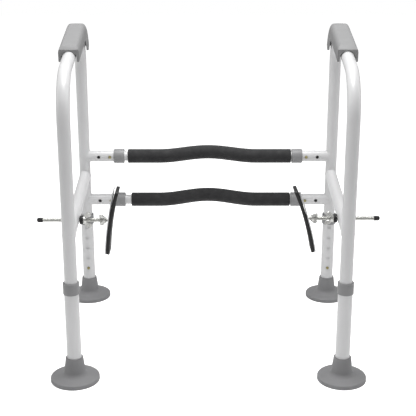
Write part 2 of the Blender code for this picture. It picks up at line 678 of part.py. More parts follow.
def add_wing_nuts(side):
    """The nut that drives the rod pushes outwards on the washer, the other locks the pad."""
    inward = Matrix.Rotation(math.pi, 4, "Y")
    turn = Matrix.Rotation(math.pi / 2 - SIGN[side] * DRIVE_NUT_TURN[side], 4, "Z")
    add_wing_nut(side + "_drive_wing_nut", DRIVE_NUT, clamp_frame(side, DRIVE_NUT_BASE) @ inward @ turn)
    turn = Matrix.Rotation(math.pi / 2 + SIGN[side] * LOCK_NUT_TURN[side], 4, "Z")
    add_wing_nut(side + "_lock_wing_nut", LOCK_NUT, clamp_frame(side, LOCK_NUT_BASE) @ turn)


def pad_place(side):
    """The pad's own space on its pin: X points outwards, away from the bowl."""
    flip = Matrix.Rotation(0 if side == "right" else math.pi, 4, "Z")
    tilt = Matrix.Rotation(-SIGN[side] * PAD_TILT[side], 4, "Y")
    return Matrix.Translation(clamp_frame(side, CLAMP_REACH).translation) @ tilt @ flip


def pad_frames(offset, flare):
    """Frames up the pad's bowed height, offset outwards from the pin's axis."""
    points = []
    for i in range(PAD_STEPS + 1):
        t = 2 * i / PAD_STEPS - 1
        stand_off = flare * max(t, 0) ** 1.5
        points.append(Vector((offset + stand_off - PAD_BOW * t * t, 0, t * PAD_HEIGHT / 2)))
    return frames_along(points, (0, 1, 0))


def slab(thickness, width, offset, flare):
    half, deep, chamfer = width / 2, thickness / 2, min(thickness / 4, PAD_CHAMFER)
    ring = [(-half, -deep + chamfer), (-half + chamfer, -deep), (half - chamfer, -deep)]
    ring += [(half, -deep + chamfer), (half, deep - chamfer), (half - chamfer, deep)]
    ring += [(-half + chamfer, deep), (-half, deep - chamfer)]
    return bar(ring, pad_frames(offset, flare))


def add_pad(side):
    """The steel plate, its rubber facing and the pin that joins the plate to the rod's eye."""
    place = pad_place(side)
    plate_offset = PLATE_OFFSET + PLATE_THICKNESS / 2
    plate = slab(PLATE_THICKNESS, PAD_WIDTH + 2 * PLATE_OVERHANG, plate_offset, PLATE_FLARE)
    plate = add_object(side + "_pad_plate", plate, "white_paint", place)
    window = bmesh.new()
    half = EYE_THICKNESS / 2 + 2 * GAP
    box(window, (-0.01, -half, -POCKET_HEIGHT / 2 + 0.001), (0.01, half, POCKET_HEIGHT / 2 - 0.001))
    boolean(plate, add_helper(side + "_plate_window_cutter", window, place), "DIFFERENCE")
    pivot = axis_frame((0, 0, 0), (0, 1, 0), (1, 0, 0))
    for sign in SIGN.values():
        lug = bmesh.new()
        across = Matrix.Translation((0, sign * (half + EAR_THICKNESS / 2), 0)) @ pivot
        cylinder(lug, 2 * PIN_RADIUS, across, -EAR_THICKNESS / 2, EAR_THICKNESS / 2)
        boolean(plate, add_helper(f"{side}_plate_ear_{sign + 1}", lug, place), "UNION")
    hole = bmesh.new()
    cylinder(hole, PIN_RADIUS + GAP, pivot, -EYE_THICKNESS, EYE_THICKNESS)
    boolean(plate, add_helper(side + "_plate_pin_cutter", hole, place), "DIFFERENCE")
    rubber_offset = PLATE_OFFSET - GAP - RUBBER_THICKNESS / 2
    rubber = slab(RUBBER_THICKNESS, PAD_WIDTH, rubber_offset, 0)
    rubber = add_object(side + "_pad_rubber", rubber, "rubber_black", place)
    pocket = bmesh.new()
    low = (-POCKET_DEPTH, -POCKET_WIDTH / 2, -POCKET_HEIGHT / 2)
    box(pocket, low, (0.01, POCKET_WIDTH / 2, POCKET_HEIGHT / 2))
    boolean(rubber, add_helper(side + "_rubber_pocket_cutter", pocket, place), "DIFFERENCE")
    pin = bmesh.new()
    reach = half + EAR_THICKNESS + GAP
    cylinder(pin, PIN_RADIUS, pivot, -reach, reach)
    add_object(side + "_pad_pivot_pin", pin, "zinc_steel", place)


def main():
    clear_scene()
    for level in BAR_HEIGHTS:
        add_crossbar(level)
    for side in SIDES:
        space = add_side_empty(side)
        add_side_tube(side, space)
        add_brace(side, space)
        add_grip(side, space)
        for place in LEG_PLACES:
            add_leg(side, place, space)
        for level in BAR_HEIGHTS:
            add_stub(side, level)
            add_bar_collar(side, level)
            add_bar_button(side, level)
        add_rod(side)
        add_rod_cap(side)
        add_washer(side)
        add_wing_nuts(side)
        add_pad(side)


main()
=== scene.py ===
"""The finished look of a toilet safety frame, built over its fixed working model.

Metres and radians. +X is to the right as seen from the front, +Y to the rear, +Z up.
"""

import json
import math

import bmesh
import bpy
from bpy.props import FloatProperty, FloatVectorProperty, PointerProperty
from bpy.types import Operator, Panel, PropertyGroup
from mathutils import Matrix, Vector


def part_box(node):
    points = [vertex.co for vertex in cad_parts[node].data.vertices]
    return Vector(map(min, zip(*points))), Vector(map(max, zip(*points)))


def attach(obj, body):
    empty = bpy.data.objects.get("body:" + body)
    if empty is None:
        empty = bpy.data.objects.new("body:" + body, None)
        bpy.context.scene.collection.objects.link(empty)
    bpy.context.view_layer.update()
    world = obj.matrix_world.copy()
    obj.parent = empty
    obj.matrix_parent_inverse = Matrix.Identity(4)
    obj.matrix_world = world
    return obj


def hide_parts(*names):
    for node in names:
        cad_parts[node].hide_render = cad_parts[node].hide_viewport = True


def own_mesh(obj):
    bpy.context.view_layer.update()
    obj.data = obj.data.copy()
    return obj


bl_info = {
    "name": "Toilet Safety Frame",
    "version": (1, 0, 0),
    "blender": (4, 5, 0),
    "location": "View3D > Sidebar > Safety Frame",
    "description": "Builds the finished surfaces of a toilet safety frame",
    "category": "Object",
}

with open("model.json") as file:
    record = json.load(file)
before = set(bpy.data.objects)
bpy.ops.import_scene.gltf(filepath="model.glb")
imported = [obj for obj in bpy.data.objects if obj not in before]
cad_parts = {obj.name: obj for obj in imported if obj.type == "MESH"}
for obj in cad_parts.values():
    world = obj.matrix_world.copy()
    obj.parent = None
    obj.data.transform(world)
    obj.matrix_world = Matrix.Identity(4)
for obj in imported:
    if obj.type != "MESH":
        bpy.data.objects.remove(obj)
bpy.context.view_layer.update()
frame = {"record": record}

SIDES = {"left": -1, "right": 1}
PLACES = ("front", "rear")
LEVELS = ("upper", "lower")
BODY_OF = {
    node: body for body, nodes in frame["record"]["behaviour"]["bodies"].items() for node in nodes
}
JOINTS = {joint["name"]: joint for joint in frame["record"]["behaviour"]["joints"]}
SLOT_OF = {entry["node"]: entry["material_slot"] for entry in frame["record"]["subparts"]}

ROUND = 48  # facets round a tube
SMALL = 24  # facets round a rod, a nut or a button
MERGE = 1e-5

HOLE_PITCH = 0.0254  # between a leg's adjusting holes
LEG_HOLES = 5
HOLE_RADIUS = 0.0038
BUTTON_DROP = 0.005  # from a button's middle to its spring's lower end
BUTTON_PROUD = 0.0022  # how far a button stands out of the outer tube

WING_THICKNESS = 0.0025
WING_NUTS = {  # degrees is each nut's turn from upright at rest
    "drive": {"span": 0.036, "tip": 0.0055, "hub": 0.008, "degrees": {"left": 13, "right": 28}},
    "lock": {"span": 0.027, "tip": 0.0045, "hub": 0.0068, "degrees": {"left": 20, "right": 27}},
}

PAD_WIDTH = 0.046
PAD_HEIGHT = 0.133
PAD_BOW = 0.004
PAD_TILT = {"left": 9.5, "right": 16.5}  # degrees, at rest
PLATE_WIDTH = 0.048
PLATE_FLARE = 0.003


class FrameSizes(PropertyGroup):
    """Sizes that shape the finished pieces."""

    frame_tube: FloatProperty(
        name="Frame tube", description="Outside of the bent tubes", default=0.0254, unit="LENGTH"
    )
    leg_tube: FloatProperty(
        name="Leg tube", description="Outside of the lower legs", default=0.0286, unit="LENGTH"
    )
    brace_tube: FloatProperty(
        name="Brace tube", description="Outside of the braces", default=0.0254, unit="LENGTH"
    )
    bar_tube: FloatProperty(
        name="Crossbar tube", description="Outside of the crossbars", default=0.0222, unit="LENGTH"
    )
    wall: FloatProperty(
        name="Wall", description="Thickness of every tube's wall", default=0.0012, unit="LENGTH"
    )
    handrail_height: FloatProperty(
        name="Handrail height", description="Middle of the sloping top", default=0.620, unit="LENGTH"
    )
    handrail_slope: FloatProperty(
        name="Handrail slope", description="Rise to the rear", default=math.radians(6), unit="ROTATION"
    )
    front_bend: FloatProperty(
        name="Front bend", description="Radius of the front bend", default=0.088, unit="LENGTH"
    )
    rear_bend: FloatProperty(
        name="Rear bend", description="Radius of the rear bend", default=0.080, unit="LENGTH"
    )
    grip_width: FloatProperty(
        name="Grip width", description="Width of the hand grips", default=0.0406, unit="LENGTH"
    )
    grip_top: FloatProperty(
        name="Grip top", description="Grip's top above the tube's centre", default=0.0234, unit="LENGTH"
    )
    foam: FloatProperty(
        name="Foam", description="Outside of the foam sleeves", default=0.0318, unit="LENGTH"
    )
    bow: FloatProperty(
        name="Bow", description="How far the crossbars bow back", default=0.038, unit="LENGTH"
    )
    bow_half_length: FloatProperty(
        name="Bow half length", description="Half of the bowed stretch", default=0.112, unit="LENGTH"
    )
    rod: FloatProperty(
        name="Rod", description="Outside of the clamp rods' thread", default=0.008, unit="LENGTH"
    )
    thread_pitch: FloatProperty(
        name="Thread pitch", description="Rise of one turn of thread", default=0.00125, unit="LENGTH"
    )
    weld: FloatProperty(
        name="Weld", description="Radius of the weld beads", default=0.0010, unit="LENGTH"
    )


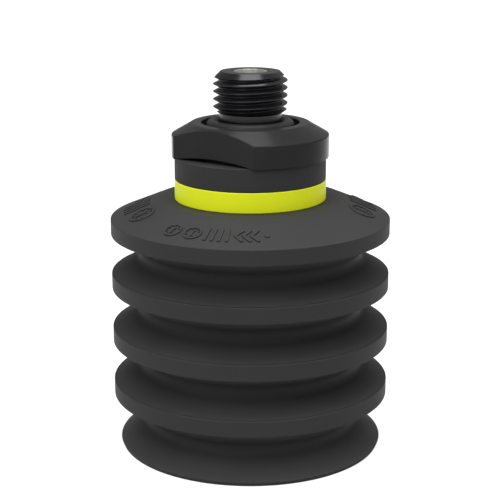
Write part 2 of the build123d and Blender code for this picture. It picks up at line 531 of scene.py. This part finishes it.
def layMark(blocks, radius, angle):
    # the flat mark is laid on the cone, about one radius and angle
    slope = math.atan((neckFoot - flangeTop) / (cupHigh.x - landRadius))
    for block in blocks:
        for vert in block.data.vertices:
            across, down, rise = vert.co / mm
            reach = radius + down * math.cos(slope)
            surface = flangeTop + (cupHigh.x - reach) * math.tan(slope)
            turn = math.radians(marks["frontAngle"] + angle) + across / reach
            reach += rise * math.sin(slope)
            height = surface + rise * math.cos(slope)
            vert.co = Vector((reach * math.cos(turn), reach * math.sin(turn), height)) * mm
    return blocks


def makeFrontMarks():
    front = marks["front"]
    radius = front["radius"]
    made = []
    for angle in front["dials"]:
        made += layMark(makeDial(front["tall"], front["bar"]), radius, angle)
    for k in range(front["bars"]):
        angle = front["barsFrom"] + front["barStep"] * k
        made += layMark([makeBar(front["bar"], front["tall"])], radius, angle)
    for angle in front["chevrons"]:
        made += layMark(makeChevron(front["tall"], front["bar"]), radius, angle)
    made += layMark([makePrism(front["dotSides"], front["dotWidth"])], radius, front["dotAngle"])
    return made


def makeMarksAround():
    around = marks["around"]
    radius = around["radius"]
    made = []
    for start, side in around["starts"]:
        made += layMark(makeDial(around["tall"], around["bar"]), radius, start)
        for k in range(around["bars"]):
            angle = start + side * (around["barsFrom"] + around["barStep"] * k)
            made += layMark([makeBar(around["bar"], around["tall"])], radius, angle)
        made += layMark([makePrism(3, around["arrowWidth"], turn=arrowTurn)], radius,
                        start + side * around["arrowFrom"])
    return made


def makeCrease(rimTop):
    # the mould's fine parting line, cut into the slope just above a rim
    climb = cup["rimGap"] / 2
    slope = Vector((cup["valleyRadius"] - cup["rimRadius"], climb)).normalized()
    into = Vector((-slope.y, slope.x))
    edge = Vector((cup["rimRadius"], rimTop))
    inner = edge + slope * cup["creaseTo"]
    outer = edge + slope * cup["creaseFrom"]
    depth = into * cup["creaseDepth"]
    return [(*place, 0) for place in (outer, outer + depth, inner + depth, inner)]


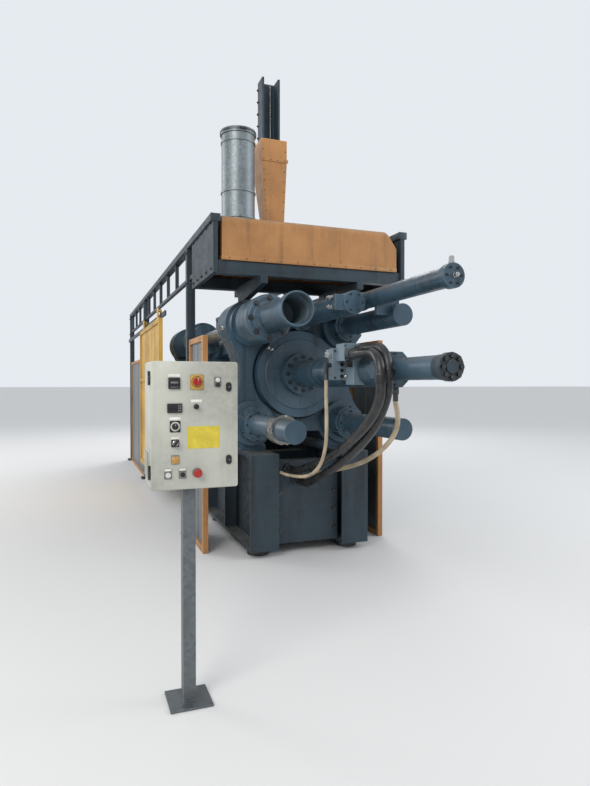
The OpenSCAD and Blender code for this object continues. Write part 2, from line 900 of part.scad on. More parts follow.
// Control box on its post
box_mid = -1436;
box_x0 = box_mid - box_w / 2;
box_x1 = box_x0 + box_w;
box_z0 = 1018;
box_z1 = box_z0 + box_h;
skin = 2;
door_front = -4815;
door_t = 20;
box_y0 = door_front + door_t + 1;
box_y1 = box_y0 + box_d - door_t;
post_x = -1457;
post_mid_y = -4737;
post_tube = 60;

module control_post() {
    r = post_tube / 2;
    color(zinc) translate([post_x, post_mid_y, 0]) {
        block([-r, -r, 0], [r, r, box_z0]);
        block([-100, -100, 0], [100, 100, 10]);
    }
}

hinge_x = box_x0 - 7;
hinge_y = box_y0 - 1;
hinge_d = 10;
hinge_pin_d = 5;
hinge_fit = 0.1;
hinge_z = [box_z0 + 80, box_z1 - 80];
knuckle = 20;

module hinge_barrel(z, h, d) {
    translate([hinge_x, hinge_y, z]) cylinder(d = d, h = h, $fn = 32);
}

// Open shell with a mounting plate and the fixed halves of two hinges
module control_box() {
    color(box_grey) {
        difference() {
            block([box_x0, box_y0, box_z0], [box_x1, box_y1, box_z1]);
            block([box_x0 + skin, box_y0 - 1, box_z0 + skin], [box_x1 - skin, box_y1 - skin, box_z1 - skin]);
        }
        block([box_x0 + 30, box_y1 - 14, box_z0 + 30], [box_x1 - 30, box_y1 - 1, box_z1 - 30]);
    }
    color(steel) for (z = hinge_z) {
        hinge_barrel(z - 1.5 * knuckle, knuckle - 0.5, hinge_d);
        hinge_barrel(z + 0.5 * knuckle + 0.5, knuckle, hinge_d);
        hinge_barrel(z - 1.5 * knuckle, 3 * knuckle, hinge_pin_d);
        for (s = [-1.5, 0.5])
            block([hinge_x, hinge_y + 2, z + s * knuckle + 0.5],
                  [box_x0 + 1, hinge_y + 20, z + (s + 1) * knuckle - 0.5]);
    }
}

stop_x = box_mid + 7;
stop_z = box_z0 + 75;
switch_z = box_z1 - 94;
stem_d = 14;

// A round piece standing out of the door's face
module on_door(x, z, d, from, to) {
    translate([x, door_front - to, z]) rotate([-90, 0, 0]) cylinder(d = d, h = to - from);
}

// A flat piece on the door's face, w wide and h high
module plate_on_door(x, z, w, h, t) {
    block([x - w / 2, door_front - t, z - h / 2], [x + w / 2, door_front, z + h / 2]);
}

// Folded door pan with the moving halves of the hinges
module control_door() {
    color(box_grey) difference() {
        union() {
            block([box_x0, door_front, box_z0], [box_x1, door_front + door_t, box_z1]);
            on_door(stop_x, stop_z, 32, -1, 10);
        }
        block([box_x0 + skin, door_front + skin, box_z0 + skin],
              [box_x1 - skin, door_front + door_t + 1, box_z1 - skin]);
        on_door(stop_x, stop_z, stem_d + 2 * hinge_fit, -3, 11);
    }
    color(steel) for (z = hinge_z) difference() {
        union() {
            hinge_barrel(z - knuckle / 2, knuckle, hinge_d);
            block([hinge_x, hinge_y - 12, z - knuckle / 2], [box_x0 + 1, hinge_y - 2, z + knuckle / 2]);
        }
        hinge_barrel(z - knuckle, 2 * knuckle, hinge_pin_d + 2 * hinge_fit);
    }
}

gauge_x = box_mid - 98;
latch_x = box_x1 - 43;

// Instruments, display, knobs, push buttons and latches that stay still on the door
module door_controls() {
    color(yellow) plate_on_door(stop_x, switch_z, 60, 68, 3);
    color(black) {
        plate_on_door(gauge_x, box_z1 - 101, 52, 52, 12);
        plate_on_door(gauge_x + 2, box_z1 - 215, 68, 42, 12);
        plate_on_door(gauge_x, box_z1 - 299, 48, 52, 4);
        plate_on_door(gauge_x, box_z1 - 376, 36, 34, 8);
        on_door(stop_x - 2, box_z1 - 209, 24, 0, 20);
        for (z = [box_z1 - 118, box_z0 + 130]) {
            plate_on_door(latch_x, z, 26, 44, 6);
            on_door(latch_x, z, 20, 0, 14);
        }
    }
    color(steel) {
        on_door(gauge_x, box_z1 - 299, 40, 3, 9);
        on_door(box_mid + 104, box_z1 - 94, 28, 0, 12);
        plate_on_door(gauge_x, box_z1 - 451, 38, 42, 4);
        plate_on_door(gauge_x - 33, box_z0 + 75, 34, 46, 4);
        plate_on_door(gauge_x + 33, box_z0 + 75, 34, 46, 4);
    }
    color(yellow) on_door(gauge_x, box_z1 - 453, 24, 3, 14);
    color(box_grey) on_door(gauge_x - 33, box_z0 + 71, 24, 3, 12);
    color(black) on_door(gauge_x + 33, box_z0 + 71, 24, 3, 12);
}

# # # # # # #

Within the listing above, locate the line containing "add_bar_button(side, level)" and the line containing "points = [vertex.co". Reproduce those two lines and all lines between them exactly, with nothing added.

## Final result
            add_bar_button(side, level)
        add_rod(side)
        add_rod_cap(side)
        add_washer(side)
        add_wing_nuts(side)
        add_pad(side)


main()
=== scene.py ===
"""The finished look of a toilet safety frame, built over its fixed working model.

Metres and radians. +X is to the right as seen from the front, +Y to the rear, +Z up.
"""

import json
import math

import bmesh
import bpy
from bpy.props import FloatProperty, FloatVectorProperty, PointerProperty
from bpy.types import Operator, Panel, PropertyGroup
from mathutils import Matrix, Vector


def part_box(node):
    points = [vertex.co for vertex in cad_parts[node].data.vertices]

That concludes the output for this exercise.